Random side note about the actors… you know the guy in episode 2 or 3 who Lucy meets out in the wasteland? He’s trying to fix a sand filter and asks Lucy for some water, and to move in.

I was watching a Tim Cain (fallout 1 dev) video and he said that the way the actor moved around reminded him of the “loser” NPC from FO1, I guess they awkwardly shuffle around. So he asked the director at the FalloutTV launch party if that was an intentional reference, and the director answered that he isn’t sure, because moving that way was the actor’s idea; and, again per the director, many people in the cast and crew are big Fallout fans - so if it was a reference, it was that actor’s alone.

I think the show has shown that they aren’t going to go into the weeds like that.
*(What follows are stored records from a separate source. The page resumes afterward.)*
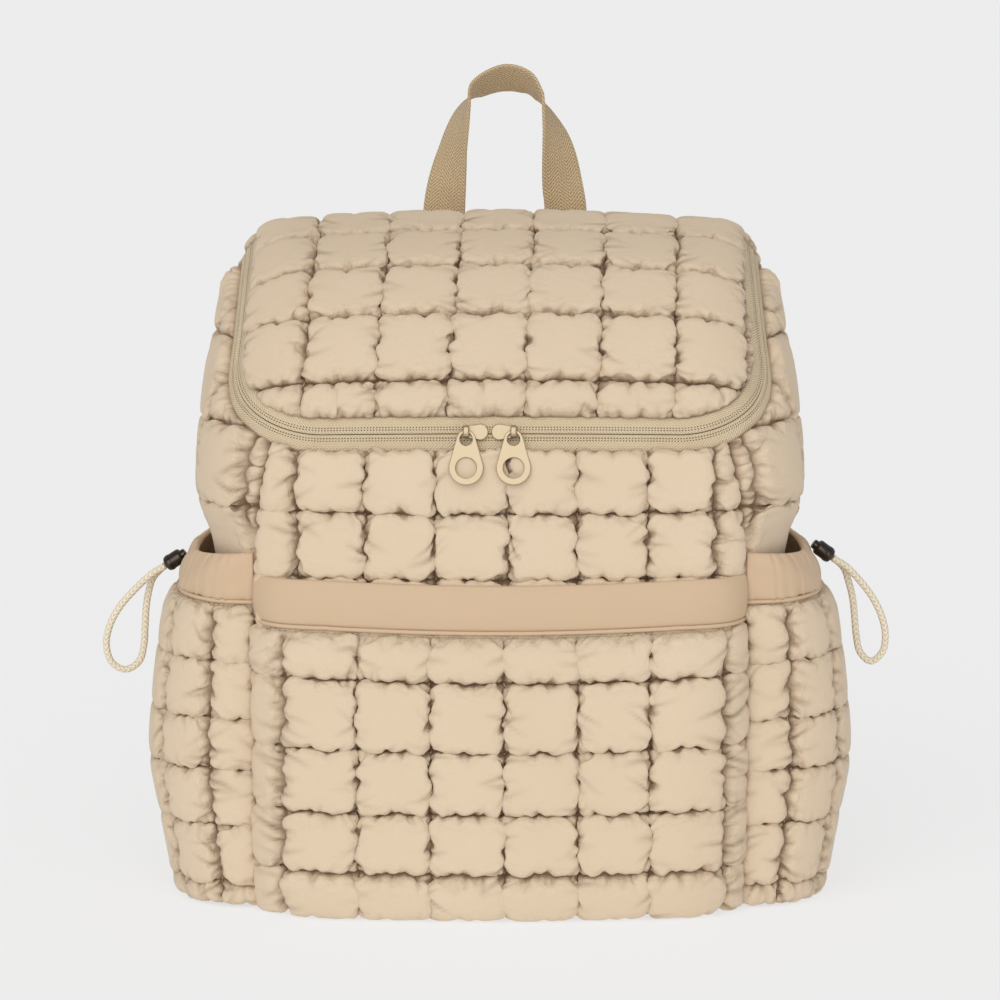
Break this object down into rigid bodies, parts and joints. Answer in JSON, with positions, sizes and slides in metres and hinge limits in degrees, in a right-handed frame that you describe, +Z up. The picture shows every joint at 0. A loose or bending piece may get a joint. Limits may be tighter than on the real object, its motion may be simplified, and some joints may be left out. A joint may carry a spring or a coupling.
{
  "type": "quilted puffer backpack",
  "caption": "Boxy padded backpack with a quilted lid on a curved zip, a front pocket, side pockets with drawcords, a grab handle and padded shoulder straps.",
  "frame": {"origin": "centre of the footprint on the floor, under the base, midway between the front pocket and the shoulder straps", "axes": "+X to the right seen from the front, +Y to the back where the shoulder straps are, +Z up"},
  "size_m": [0.4544, 0.2132, 0.4749],
  "materials": {
    "nylon": "matte quilted nylon",
    "smooth_nylon": "matte nylon",
    "zip_tape": "woven tape",
    "webbing": "woven webbing",
    "pale_gold": "satin plated",
    "gunmetal": "gloss plated",
    "cord": "braided cord",
    "buckle_plastic": "satin"
  },
  "bodies": {
    "bag": {"lid": "nylon", "front_panel": "nylon", "front_pocket": "nylon", "front_pocket_band": "smooth_nylon", "back_panel": "smooth_nylon", "base_panel": "smooth_nylon", "side_panel_right": "nylon", "side_panel_left": "nylon", "side_pocket_right": "nylon", "side_pocket_left": "nylon", "side_pocket_band_right": "smooth_nylon", "side_pocket_band_left": "smooth_nylon", "zip_tape_lid": "zip_tape", "zip_tape_body": "zip_tape", "zip_slider_left": "pale_gold", "zip_slider_right": "pale_gold", "handle": "webbing", "shoulder_strap_right": "smooth_nylon", "shoulder_strap_left": "smooth_nylon", "strap_adjuster_right": "buckle_plastic", "strap_adjuster_left": "buckle_plastic", "lower_strap_right": "webbing", "lower_strap_left": "webbing", "cord_lock_left": "gunmetal", "cord_lock_right": "gunmetal", "drawcord_left": "cord", "drawcord_right": "cord"},
    "pull_left": {"zip_pull_left": "pale_gold"},
    "pull_right": {"zip_pull_right": "pale_gold"}
  },
  "joints": [
    {"name": "zip_pull_left_hinge", "type": "hinge", "parent": "bag", "child": "pull_left", "pos_m": [-0.01875, -0.08859, 0.27673], "axis": [-1, 0, 0], "range_deg": [0, 140]},
    {"name": "zip_pull_right_hinge", "type": "hinge", "parent": "bag", "child": "pull_right", "pos_m": [0.00751, -0.08872, 0.27676], "axis": [-1, 0, 0], "range_deg": [0, 140]}
  ]
}
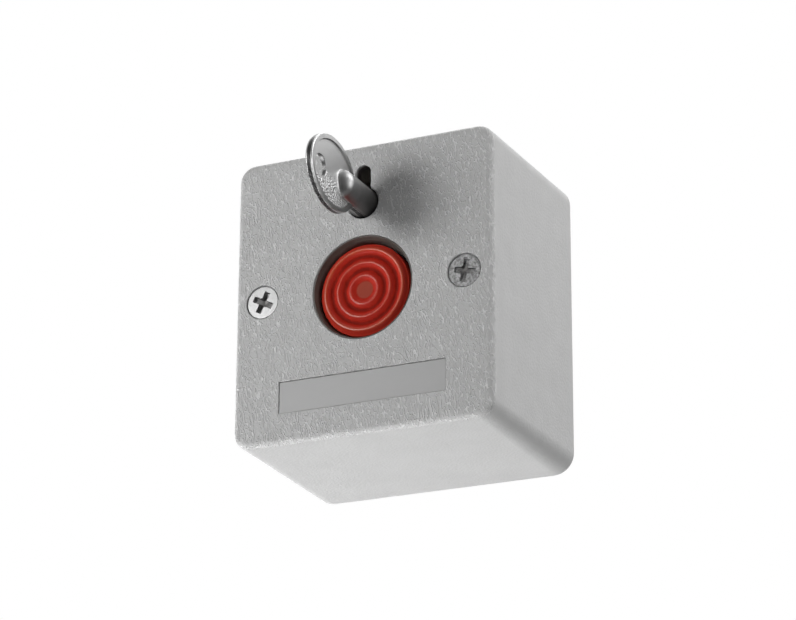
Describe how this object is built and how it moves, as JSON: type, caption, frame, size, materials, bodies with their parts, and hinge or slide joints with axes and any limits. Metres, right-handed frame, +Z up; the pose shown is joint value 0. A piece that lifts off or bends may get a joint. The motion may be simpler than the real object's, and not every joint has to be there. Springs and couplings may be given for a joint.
{
  "type": "wireless panic button",
  "caption": "Wall box for a wireless alarm: a recessed red push button that latches when pressed, a key above it that releases it, face screws and a blank label recess.",
  "frame": {"origin": "middle of the back face, in the plane of the wall", "axes": "+X right as seen from the front, +Y into the wall, +Z up; the front face is at -Y"},
  "size_m": [0.06, 0.0662, 0.0646],
  "materials": {
    "housing_plastic": "light grey moulded plastic with a leather grain",
    "label_plastic": "smooth grey plastic, blank",
    "bright_steel": "bright zinc plated",
    "dull_steel": "dulled zinc plated",
    "zinc_steel": "zinc plated",
    "brass": "plain",
    "dark_plastic": "charcoal moulded plastic",
    "red_plastic": "satin red moulded plastic",
    "acetal": "natural white, smooth",
    "acetal_black": "black, smooth",
    "spring_steel": "drawn wire",
    "plated_key": "nickel plated die casting",
    "board_laminate": "green solder mask",
    "switch_plastic": "black moulded plastic",
    "plunger_plastic": "red-brown moulded plastic",
    "cell_can": "bare metal can",
    "nickel_strip": "nickel plated strip",
    "shield_can": "tinned sheet",
    "chip_plastic": "black epoxy",
    "copper_wire": "enamelled copper wire"
  },
  "bodies": {
    "case": {"front_housing": "housing_plastic", "label_strip": "label_plastic", "cover_screw_left": "bright_steel", "cover_screw_right": "dull_steel", "thread_inserts": "brass", "base_plate": "housing_plastic", "switch_frame": "dark_plastic", "frame_screws": "zinc_steel", "latch_bracket": "dark_plastic", "bracket_screws": "zinc_steel", "return_spring": "spring_steel", "latch_spring": "spring_steel", "circuit_board": "board_laminate", "board_screws": "zinc_steel", "press_switch": "switch_plastic", "tamper_switch": "switch_plastic", "battery": "cell_can", "battery_holder": "dark_plastic", "battery_contacts": "nickel_strip", "radio_module": "shield_can", "controller_chip": "chip_plastic", "crystal": "shield_can", "capacitor": "cell_can", "board_passives": "chip_plastic", "aerial": "copper_wire"},
    "push_button": {"button_cap": "red_plastic", "button_stem": "acetal", "stem_clip": "spring_steel"},
    "press_plunger": {"switch_plunger": "plunger_plastic"},
    "rotor": {"lock_rotor": "acetal_black"},
    "key": {"reset_key": "plated_key"},
    "latch": {"latch_bar": "acetal"},
    "tamper_button": {"tamper_pin": "acetal"}
  },
  "joints": [
    {"name": "button_press", "type": "slide", "parent": "case", "child": "push_button", "axis": [0, 1, 0], "range_m": [0, 0.0035], "stiffness_N_per_m": 700, "springref_m": -0.003, "deforming": ["return_spring"]},
    {"name": "plunger_press", "type": "slide", "parent": "case", "child": "press_plunger", "axis": [0, 1, 0], "range_m": [0, 0.0035]},
    {"name": "key_turn", "type": "hinge", "parent": "case", "child": "rotor", "pos_m": [0, -0.03, 0.0185], "axis": [0, 1, 0], "range_deg": [0, 90]},
    {"name": "key_pull", "type": "slide", "parent": "rotor", "child": "key", "axis": [0, -1, 0], "range_m": [0, 0.016]},
    {"name": "latch_lift", "type": "slide", "parent": "case", "child": "latch", "axis": [0, 0, 1], "range_m": [0, 0.0022], "stiffness_N_per_m": 40, "springref_m": -0.003, "deforming": ["latch_spring"]},
    {"name": "tamper_press", "type": "slide", "parent": "case", "child": "tamper_button", "axis": [0, 1, 0], "range_m": [0, 0.001], "stiffness_N_per_m": 100, "springref_m": 0.001}
  ],
  "couplings": [
    {"joint": "plunger_press", "follows": "button_press", "ratio": 1},
    {"joint": "key_turn", "follows": "latch_lift", "rad_per_m": 713.9}
  ]
}
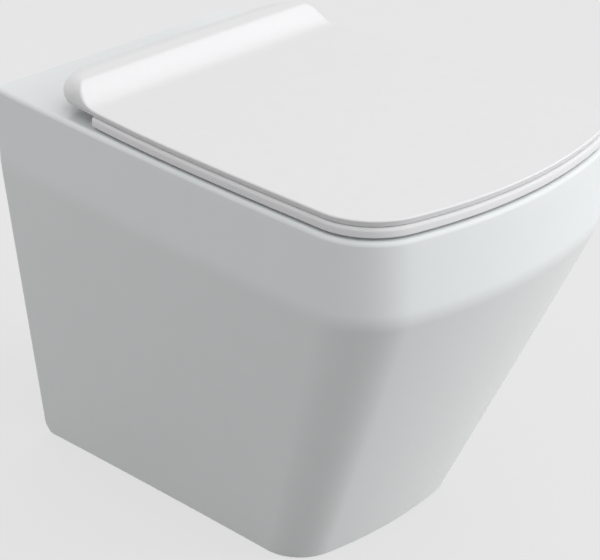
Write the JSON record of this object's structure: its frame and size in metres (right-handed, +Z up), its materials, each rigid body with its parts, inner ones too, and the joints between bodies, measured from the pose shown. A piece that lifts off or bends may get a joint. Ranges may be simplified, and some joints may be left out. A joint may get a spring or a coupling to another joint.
{
  "type": "back to wall toilet",
  "caption": "Back to wall toilet: white glazed pan with an upright rim band over a tapering skirt, slim soft-close seat ring and a lid with a rear hump.",
  "frame": {"origin": "on the centre line, where the wall meets the floor", "axes": "+Y into the wall, -Y to the front of the pan, +Z up, +X to the right of someone who faces the pan"},
  "size_m": [0.382, 0.58, 0.4796],
  "materials": {
    "glazed_ceramic": "gloss white glaze",
    "seat_plastic": "gloss white moulded plastic",
    "buffer_rubber": "matt pale grey",
    "hinge_chrome": "polished",
    "steel": "satin",
    "zinc_steel": "zinc plated",
    "black_rubber": "matt",
    "damper_plastic": "matt",
    "bush_plastic": "matt natural",
    "brass": "turned",
    "pipe_plastic": "satin white"
  },
  "bodies": {
    "root": {"pan": "glazed_ceramic", "hinge_post_left": "hinge_chrome", "hinge_post_right": "hinge_chrome", "hinge_base_left": "hinge_chrome", "hinge_base_right": "hinge_chrome", "hinge_pin_left": "steel", "hinge_pin_right": "steel", "hinge_gaskets": "black_rubber", "seat_bolts": "steel", "fixing_dowels": "black_rubber", "dowel_nuts": "brass", "flush_pipe": "pipe_plastic", "inlet_seal": "black_rubber", "outlet_connector": "pipe_plastic", "outlet_seal": "black_rubber", "floor_bracket_left": "zinc_steel", "floor_bracket_right": "zinc_steel", "clamp_bolts": "steel", "clamp_plugs": "bush_plastic"},
    "ring": {"seat_ring": "seat_plastic", "ring_buffers": "buffer_rubber", "ring_damper": "damper_plastic", "ring_bush": "bush_plastic"},
    "lid": {"seat_lid": "seat_plastic", "lid_buffers": "buffer_rubber", "lid_damper": "damper_plastic", "lid_bush": "bush_plastic"}
  },
  "joints": [
    {"name": "ring_hinge", "type": "hinge", "parent": "root", "child": "ring", "pos_m": [0, -0.094, 0.4626], "axis": [-1, 0, 0], "range_deg": [0, 92]},
    {"name": "lid_hinge", "type": "hinge", "parent": "ring", "child": "lid", "pos_m": [0, -0.094, 0.4626], "axis": [-1, 0, 0], "range_deg": [0, 92]}
  ]
}
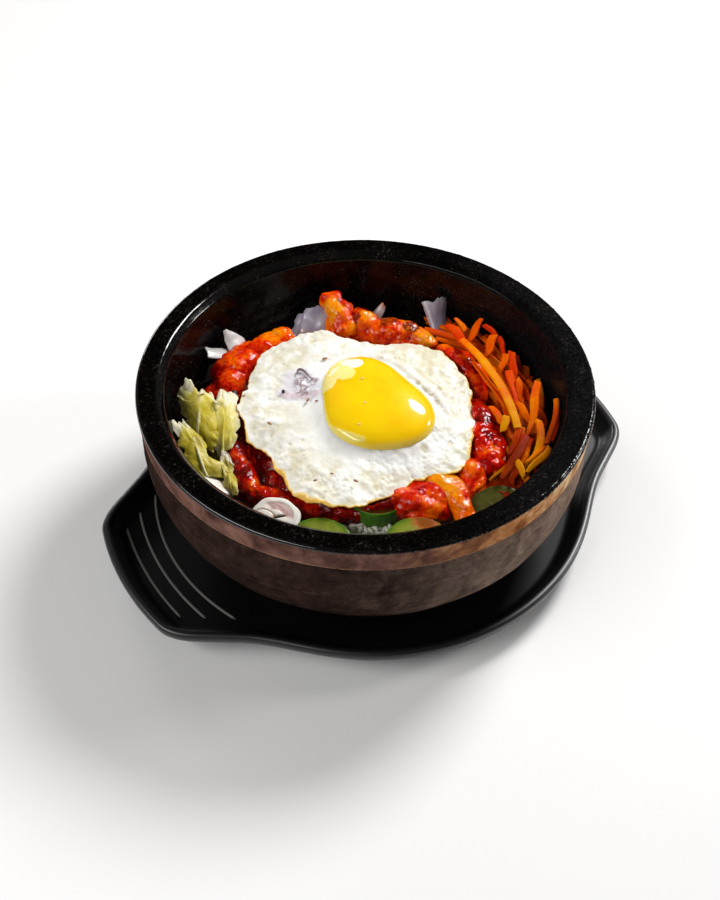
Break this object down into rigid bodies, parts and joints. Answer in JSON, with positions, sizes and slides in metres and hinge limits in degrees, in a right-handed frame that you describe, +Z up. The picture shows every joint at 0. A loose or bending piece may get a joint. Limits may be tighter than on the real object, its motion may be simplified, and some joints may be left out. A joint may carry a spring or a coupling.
{
  "type": "bibimbap in a stone bowl",
  "caption": "Stone bowl of mixed rice topped with a fried egg, glazed meat, carrot sticks and vegetables, standing on its winged black tray.",
  "frame": {"origin": "on the table, under the middle of the tray", "axes": "+X along the tray's wings, +Z up out of the bowl, +Y across the tray away from the front"},
  "size_m": [0.231, 0.1874, 0.0735],
  "materials": {
    "stone": "turned dark stone, glossy black on the rim and inside, dull brown outside",
    "tray_melamine": "black melamine, satin",
    "rice": "cooked white rice, moist",
    "egg_white": "fried egg white, moist, browned at its edge",
    "egg_yolk": "soft fried yolk, wet and glossy",
    "meat": "meat in a thick red chilli glaze",
    "carrot": "carrot sticks, lightly oiled",
    "cabbage": "blanched cabbage leaf, moist",
    "onion": "onion petals, moist and slightly translucent",
    "mushroom": "sliced button mushroom",
    "cucumber": "cucumber slices with dark skin"
  },
  "bodies": {
    "root": {"stone_bowl": "stone", "tray": "tray_melamine", "rice_bed": "rice", "egg_white": "egg_white", "yolk": "egg_yolk", "meat_left": "meat", "meat_back_lobe": "meat", "meat_back": "meat", "meat_upper_right": "meat", "meat_right": "meat", "meat_lower_right": "meat", "meat_slab": "meat", "meat_front": "meat", "meat_long": "meat", "carrot_heap": "carrot", "cabbage_upper": "cabbage", "cabbage_lower": "cabbage", "onion_left_upper": "onion", "onion_left_lower": "onion", "onion_back_left": "onion", "onion_back_sliver": "onion", "onion_back_right": "onion", "mushroom_front": "mushroom", "mushroom_left": "mushroom", "cucumber_left": "cucumber", "cucumber_skin": "cucumber", "cucumber_front": "cucumber", "cucumber_right": "cucumber"}
  },
  "joints": []
}
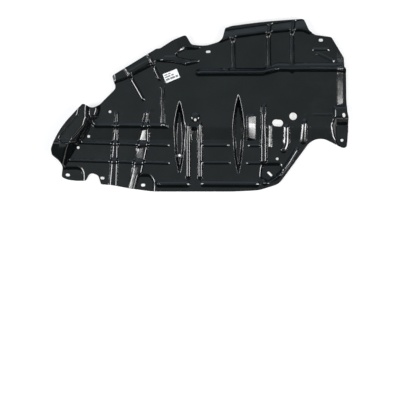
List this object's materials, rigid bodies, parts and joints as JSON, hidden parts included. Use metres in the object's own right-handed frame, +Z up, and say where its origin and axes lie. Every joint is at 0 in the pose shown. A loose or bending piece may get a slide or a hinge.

They’re just names.

Sure, go and ruin our fun. Now if you’ll excuse me I’m off to film a video essay about the lore implications of purebred German shepherds still existing 219 years after a nuclear war.

Dogmeat is an Institute Synth, confirmed!

I 100% have seen that theory floated.

He was great in Mr Robot also

Thanks for reminding me. What a great show.

There are now rumors that the Fallout 5 release may be accelerated due to the unexpectedly positive reception of the Fallout series:

Yes, Todd Howard has indicated they hate waiting as well. I think they should outsource it to another developer and just supervise its creation.

I don’t get why a game studio can only make one game at a time.

Are they actually quite small? I don’t get it, either. They will be working for 5+ years now on Elder Scrolls VI.

Fallout 5 would come out in 10 years minimum if they do one game at a time.

How did they ever deliver Morrowind, Oblivion, Fallout 3, and Skyrim in a span of 9 years or so?

They outsourced Fallout New Vegas.

The article I posted does mention that F05 will possibly be outsourced to Obsidian, who FNV was also outsourced to.

That would be terrific, though I thought they were making their own Outer Worlds game right now. Hopefully, Falout 5 is next.

The games industry is abusive and broken. I DON’T want a rushed Fallout 5. I don’t want a buggy, rushed game made off the broken backs of overworked game devs. I’ll wait.